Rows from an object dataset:
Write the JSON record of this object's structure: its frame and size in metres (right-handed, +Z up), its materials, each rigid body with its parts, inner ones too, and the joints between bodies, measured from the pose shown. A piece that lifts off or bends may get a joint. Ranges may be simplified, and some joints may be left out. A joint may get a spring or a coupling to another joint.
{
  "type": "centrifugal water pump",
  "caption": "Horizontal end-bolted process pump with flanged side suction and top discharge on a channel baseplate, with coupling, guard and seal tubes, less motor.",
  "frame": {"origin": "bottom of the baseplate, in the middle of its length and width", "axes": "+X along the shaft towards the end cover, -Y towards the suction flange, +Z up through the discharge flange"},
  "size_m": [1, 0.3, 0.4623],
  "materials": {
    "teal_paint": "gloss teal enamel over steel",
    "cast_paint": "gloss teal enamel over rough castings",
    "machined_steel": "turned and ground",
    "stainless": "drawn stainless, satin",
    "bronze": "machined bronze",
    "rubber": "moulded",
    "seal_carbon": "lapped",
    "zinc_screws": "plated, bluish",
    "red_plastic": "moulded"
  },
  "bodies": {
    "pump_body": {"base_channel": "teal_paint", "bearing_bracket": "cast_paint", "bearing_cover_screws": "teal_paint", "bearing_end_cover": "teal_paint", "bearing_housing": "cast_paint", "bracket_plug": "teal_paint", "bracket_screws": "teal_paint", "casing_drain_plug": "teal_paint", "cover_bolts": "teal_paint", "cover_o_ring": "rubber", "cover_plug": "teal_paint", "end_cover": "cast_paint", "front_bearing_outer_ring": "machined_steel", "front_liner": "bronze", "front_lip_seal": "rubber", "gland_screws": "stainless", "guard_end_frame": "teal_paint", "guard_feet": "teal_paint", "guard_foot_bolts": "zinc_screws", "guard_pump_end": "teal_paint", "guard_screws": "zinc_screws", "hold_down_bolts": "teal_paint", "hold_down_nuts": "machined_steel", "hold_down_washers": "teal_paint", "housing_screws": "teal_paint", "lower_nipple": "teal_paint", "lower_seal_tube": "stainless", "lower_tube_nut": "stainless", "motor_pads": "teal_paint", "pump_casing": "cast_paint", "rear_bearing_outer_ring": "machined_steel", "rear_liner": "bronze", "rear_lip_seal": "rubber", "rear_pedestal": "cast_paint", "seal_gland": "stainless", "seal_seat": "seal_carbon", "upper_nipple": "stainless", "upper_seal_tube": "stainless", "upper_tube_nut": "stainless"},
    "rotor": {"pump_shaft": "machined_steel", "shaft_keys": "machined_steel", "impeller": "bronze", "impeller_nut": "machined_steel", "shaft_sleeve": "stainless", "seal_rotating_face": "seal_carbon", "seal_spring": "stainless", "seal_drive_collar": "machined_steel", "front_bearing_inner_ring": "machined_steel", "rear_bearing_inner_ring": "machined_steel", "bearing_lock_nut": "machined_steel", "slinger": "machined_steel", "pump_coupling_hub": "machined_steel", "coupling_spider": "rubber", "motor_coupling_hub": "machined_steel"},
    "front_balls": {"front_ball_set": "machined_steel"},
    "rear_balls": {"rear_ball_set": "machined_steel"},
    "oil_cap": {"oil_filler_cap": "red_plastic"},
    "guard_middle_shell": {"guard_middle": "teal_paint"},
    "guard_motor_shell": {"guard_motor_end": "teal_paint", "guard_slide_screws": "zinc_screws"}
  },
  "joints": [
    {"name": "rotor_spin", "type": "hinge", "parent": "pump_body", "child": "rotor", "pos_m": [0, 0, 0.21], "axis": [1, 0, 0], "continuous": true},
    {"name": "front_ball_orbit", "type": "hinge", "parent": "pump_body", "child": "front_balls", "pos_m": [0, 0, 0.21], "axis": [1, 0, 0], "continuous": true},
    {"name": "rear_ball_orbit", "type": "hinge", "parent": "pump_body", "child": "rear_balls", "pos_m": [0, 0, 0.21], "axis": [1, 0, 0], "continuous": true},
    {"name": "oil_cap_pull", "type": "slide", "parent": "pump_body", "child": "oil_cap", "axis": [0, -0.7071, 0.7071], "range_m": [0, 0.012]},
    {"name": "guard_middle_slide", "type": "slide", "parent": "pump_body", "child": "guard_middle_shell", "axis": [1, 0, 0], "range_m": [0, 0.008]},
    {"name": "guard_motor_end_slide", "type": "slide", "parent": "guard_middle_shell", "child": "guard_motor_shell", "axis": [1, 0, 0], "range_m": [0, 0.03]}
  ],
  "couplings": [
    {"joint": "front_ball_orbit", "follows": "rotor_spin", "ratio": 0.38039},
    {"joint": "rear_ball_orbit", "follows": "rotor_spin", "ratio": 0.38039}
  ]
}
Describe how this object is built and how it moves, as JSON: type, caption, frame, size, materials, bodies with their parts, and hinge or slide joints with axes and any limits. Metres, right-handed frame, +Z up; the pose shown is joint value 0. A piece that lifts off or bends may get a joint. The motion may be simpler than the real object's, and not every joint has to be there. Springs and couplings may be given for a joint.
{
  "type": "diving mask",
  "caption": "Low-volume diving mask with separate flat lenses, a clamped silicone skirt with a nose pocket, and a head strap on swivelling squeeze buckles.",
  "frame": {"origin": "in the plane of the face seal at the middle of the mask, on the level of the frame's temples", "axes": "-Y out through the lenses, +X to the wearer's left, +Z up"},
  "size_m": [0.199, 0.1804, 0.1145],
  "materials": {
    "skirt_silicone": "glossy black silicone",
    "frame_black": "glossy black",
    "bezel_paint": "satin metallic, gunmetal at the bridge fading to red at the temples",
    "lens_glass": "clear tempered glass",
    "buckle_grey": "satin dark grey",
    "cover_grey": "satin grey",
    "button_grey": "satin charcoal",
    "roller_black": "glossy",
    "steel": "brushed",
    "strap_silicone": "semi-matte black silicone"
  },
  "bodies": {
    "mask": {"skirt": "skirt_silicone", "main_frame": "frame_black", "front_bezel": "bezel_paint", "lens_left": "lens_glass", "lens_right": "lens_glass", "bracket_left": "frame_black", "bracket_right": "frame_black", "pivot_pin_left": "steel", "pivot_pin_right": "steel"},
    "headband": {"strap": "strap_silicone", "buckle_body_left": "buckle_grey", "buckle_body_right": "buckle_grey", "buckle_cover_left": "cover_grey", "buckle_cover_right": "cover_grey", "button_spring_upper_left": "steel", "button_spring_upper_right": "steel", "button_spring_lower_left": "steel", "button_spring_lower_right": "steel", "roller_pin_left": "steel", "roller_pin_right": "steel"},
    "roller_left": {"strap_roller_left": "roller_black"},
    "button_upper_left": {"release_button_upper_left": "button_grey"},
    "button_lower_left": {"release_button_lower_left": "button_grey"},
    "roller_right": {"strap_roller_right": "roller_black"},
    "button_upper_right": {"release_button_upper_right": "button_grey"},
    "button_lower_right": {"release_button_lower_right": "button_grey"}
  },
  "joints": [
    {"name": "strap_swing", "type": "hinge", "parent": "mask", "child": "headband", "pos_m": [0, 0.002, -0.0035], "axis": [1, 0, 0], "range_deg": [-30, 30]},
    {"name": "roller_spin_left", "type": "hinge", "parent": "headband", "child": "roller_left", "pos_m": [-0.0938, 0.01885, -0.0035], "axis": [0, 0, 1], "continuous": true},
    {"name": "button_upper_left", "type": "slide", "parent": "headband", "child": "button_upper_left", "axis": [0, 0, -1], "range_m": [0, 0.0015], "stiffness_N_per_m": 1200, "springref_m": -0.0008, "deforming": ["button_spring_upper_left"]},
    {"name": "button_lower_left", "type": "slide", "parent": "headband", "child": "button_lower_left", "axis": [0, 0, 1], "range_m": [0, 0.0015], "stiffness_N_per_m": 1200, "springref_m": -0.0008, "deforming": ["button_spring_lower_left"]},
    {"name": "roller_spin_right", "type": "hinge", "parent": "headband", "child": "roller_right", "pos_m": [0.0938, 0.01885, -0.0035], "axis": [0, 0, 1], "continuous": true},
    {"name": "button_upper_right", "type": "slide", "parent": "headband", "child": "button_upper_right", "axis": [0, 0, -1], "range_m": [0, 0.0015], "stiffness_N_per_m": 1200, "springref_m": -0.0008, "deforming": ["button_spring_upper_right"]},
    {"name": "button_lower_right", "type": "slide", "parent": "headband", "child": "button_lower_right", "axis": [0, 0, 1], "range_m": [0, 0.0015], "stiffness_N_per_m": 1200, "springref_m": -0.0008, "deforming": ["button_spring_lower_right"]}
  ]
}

Exercise:
Determine the number of lines where the string "pose" occurs, and give that number only.

Output for this exercise:
2